Re: [DISCUSS] Replace Sigar with OSHI (CASSANDRA-16565)

2023-12-14 Thread guo Maxwell
+1 too

Mick Semb Wever  于2023年12月15日周五 10:01写道:

>
>
>
>>
>> Are there objections to making this switch and adding a new dependency?
>>
>> [1] https://github.com/apache/cassandra/pull/2842/files
>> [2] https://issues.apache.org/jira/browse/CASSANDRA-16565
>>
>
>
>
> +1 to removing sigar and to add oshi-core
>
>


Re: Future direction for the row cache and OHC implementation

2023-12-14 Thread Ariel Weisberg
Hi,

To add some additional context.

The row cache is disabled by default and it is already pluggable, but there 
isn’t a Caffeine implementation present. I think one used to exist and could be 
resurrected.

I personally also think that people should be able to scratch their own itch 
row cache wise so removing it entirely just because it isn’t commonly used 
isn’t the right move unless the feature is very far out of scope for Cassandra.

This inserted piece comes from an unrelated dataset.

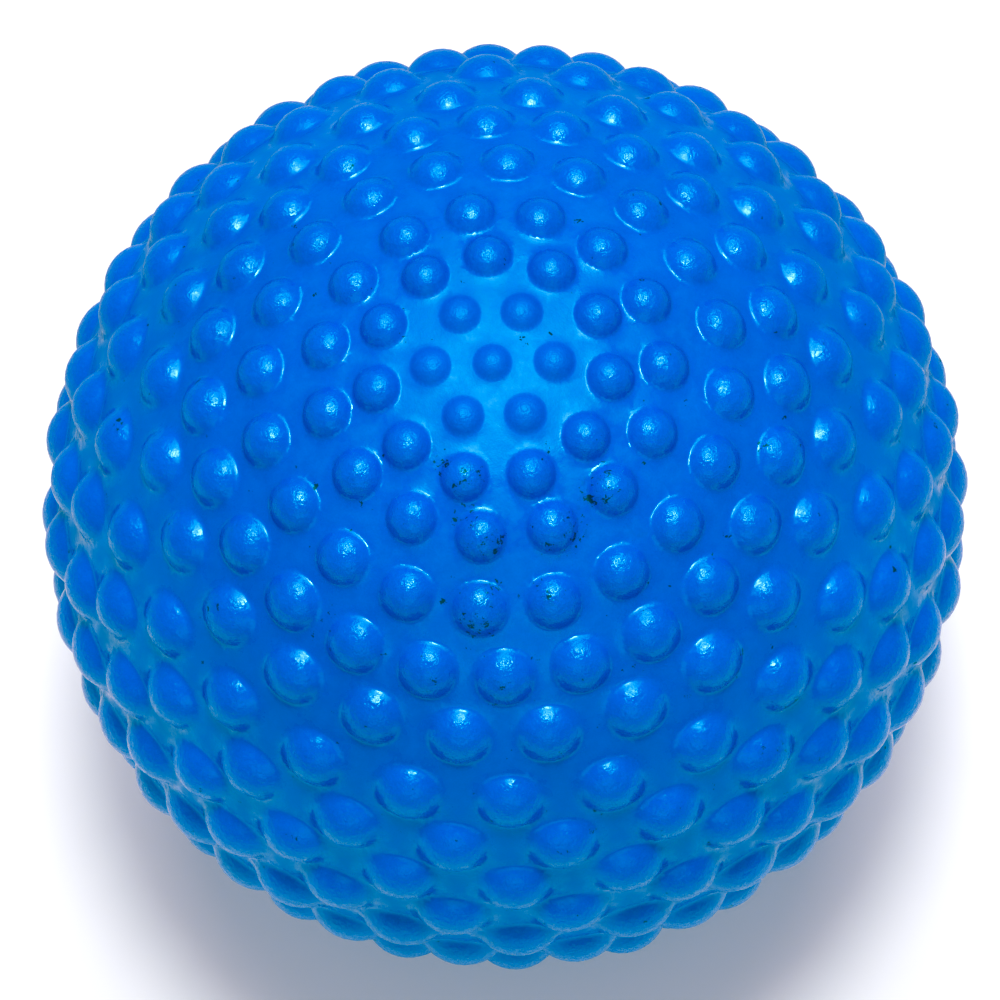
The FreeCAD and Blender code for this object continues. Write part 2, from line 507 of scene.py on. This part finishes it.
# lamps: way from the ball's centre, distance, width and height, power
LAMPS = (
    ("window", (0.036, 0.400, 0.916), 0.9, (0.60, 0.80), 5.5),
    ("fill", (0.0, -0.80, 0.60), 1.0, (0.9, 0.6), 1.2),
    ("spot", (0.030, 0.14, 0.990), 0.9, (0.19, 0.19), 3.6),
)
RED_RESPONSE = ((0.11, 0.0), (0.20, 0.09), (0.34, 0.32), (0.7, 0.7))

LENS = 143.8
SENSOR = 36.0
SHIFT = (-0.005, 0.006)
VIEW_FROM = (0.01488, -0.28983, 0.957)
VIEW_UP = (0.0384, 0.9566, 0.2891)
VIEW_DISTANCE = 9.0 * BODY

FLOOR_HALF = 6.0
FLOOR_WHITE = colour(0.94, 0.94, 0.94)
BACK_STARTS, BACK_ENDS = -0.02, 0.06    # where the floor's back part fades in, along Y
BACK_SHADE = 0.42                       # how much darker reflections see it


def floor():
    """A pale flat floor, drawn on its upper side only, and darker to reflections at the back."""
    h = FLOOR_HALF
    mesh = bpy.data.meshes.new("floor")
    mesh.from_pydata([(-h, -h, 0.0), (h, -h, 0.0), (h, h, 0.0), (-h, h, 0.0)], [], [(0, 1, 2, 3)])
    piece = bpy.data.objects.new("floor", mesh)
    bpy.context.scene.collection.objects.link(piece)
    n = Nodes("floor_pale")
    place = n.add("ShaderNodeSeparateXYZ")
    n.put(place.inputs[0], n.place)
    back = n.spread(place.outputs[1], BACK_STARTS, BACK_ENDS, 0.0, BACK_SHADE, True)
    shade = n.math("MULTIPLY", back, n.add("ShaderNodeLightPath").outputs["Is Glossy Ray"])
    n.finish(Base_Color=n.blend(shade, FLOOR_WHITE, colour(0.0, 0.0, 0.0)), Roughness=0.9)
    n.shader.inputs["Specular IOR Level"].default_value = 0.0
    under = n.add("ShaderNodeNewGeometry").outputs["Backfacing"]
    clear = n.add("ShaderNodeBsdfTransparent")
    mix = n.add("ShaderNodeMixShader")
    n.put(mix.inputs[0], under)
    n.put(mix.inputs[1], n.shader.outputs[0])
    n.put(mix.inputs[2], clear.outputs[0])
    n.put(n.tree.nodes["Material Output"].inputs["Surface"], mix.outputs[0])
    mesh.materials.append(n.material)


def lamp(name, way, distance, size, power):
    """A rounded soft light, way from the ball's centre, that looks back at it."""
    data = bpy.data.lights.new(name, "AREA")
    data.shape, data.energy = "ELLIPSE", power
    data.size, data.size_y = size
    piece = bpy.data.objects.new(name, data)
    way = Vector(way).normalized()
    piece.location = Vector(CENTRE) + way * distance
    piece.rotation_mode = "QUATERNION"
    piece.rotation_quaternion = way.to_track_quat("Z", "Y")
    bpy.context.scene.collection.objects.link(piece)


def studio():
    """White surroundings, a large soft window light behind the ball's top, a fill and a spot."""
    world = bpy.data.worlds.new("studio")
    world.use_nodes = True
    world.node_tree.nodes["Background"].inputs[0].default_value = colour(1.0, 1.0, 1.0)
    world.node_tree.nodes["Background"].inputs[1].default_value = AMBIENT
    bpy.context.scene.world = world
    for settings in LAMPS:
        lamp(*settings)


def colour_response():
    """The view's own response: weak red is lost beside strong blue, and white stays white."""
    settings = bpy.context.scene.view_settings
    settings.view_transform = "Standard"
    settings.use_curve_mapping = True
    red = settings.curve_mapping.curves[0]
    for at, value in RED_RESPONSE:
        red.points.new(at, value)
    settings.curve_mapping.update()


def camera():
    """A long lens that looks down on the pole with the small nubs."""
    data = bpy.data.cameras.new("camera")
    data.lens, data.sensor_width = LENS, SENSOR
    data.shift_x, data.shift_y = SHIFT
    data.clip_start, data.clip_end = 0.01, 50.0
    piece = bpy.data.objects.new("camera", data)
    back = Vector(VIEW_FROM).normalized()
    right = Vector(VIEW_UP).cross(back).normalized()
    turn = Matrix((right, back.cross(right), back)).transposed().to_4x4()
    piece.matrix_world = Matrix.Translation(Vector(CENTRE) + back * VIEW_DISTANCE) @ turn
    bpy.context.scene.collection.objects.link(piece)
    bpy.context.scene.camera = piece


# ---------------------------------------------------------------- the scene
camera()
studio()
floor()
colour_response()

skin = make_skin()
skin.data.materials.append(skin_material())
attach(skin, "ball")
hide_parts("ball_skin")

for node, material in (("valve_seat", seat_material()), ("valve_plug", plug_material())):
    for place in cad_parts[node].material_slots:
        place.material = material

Auto enabling/disabling the cache is a can of worms that could result in 
performance and reliability inconsistency as the DB enables/disables the cache 
based on heuristics when you don’t want it to. It being off by default seems 
good enough to me.

RE forking, we could create a GitHub org for OHC and then add people to it. 
There are some examples of dependencies that haven’t been contributed to the 
project that live outside like CCM and JAMM.

Ariel

On Thu, Dec 14, 2023, at 5:07 PM, Dinesh Joshi wrote:
> I would avoid taking away a feature even if it works in narrow set of 
> use-cases. I would instead suggest -
> 
> 1. Leave it disabled by default.
> 2. Detect when Row Cache has a low hit rate and warn the operator to turn it 
> off. Cassandra should ideally detect this and do it automatically.
> 3. Move to Caffeine instead of OHC.
> 
> I would suggest having this as the middle ground.
> 
>> On Dec 14, 2023, at 4:41 PM, Mick Semb Wever  wrote:
>> 
>>   
>>   
>>> 3. Deprecate the row cache entirely in either 5.0 or 5.1 and remove it in a 
>>> later release
>> 
>> 
>> 
>> I'm for deprecating and removing it.
>> It constantly trips users up and just causes pain.
>> 
>> Yes it works in some very narrow situations, but those situations often 
>> change over time and again just bites the user.  Without the row-cache I 
>> believe users would quickly find other, more suitable and lasting, solutions.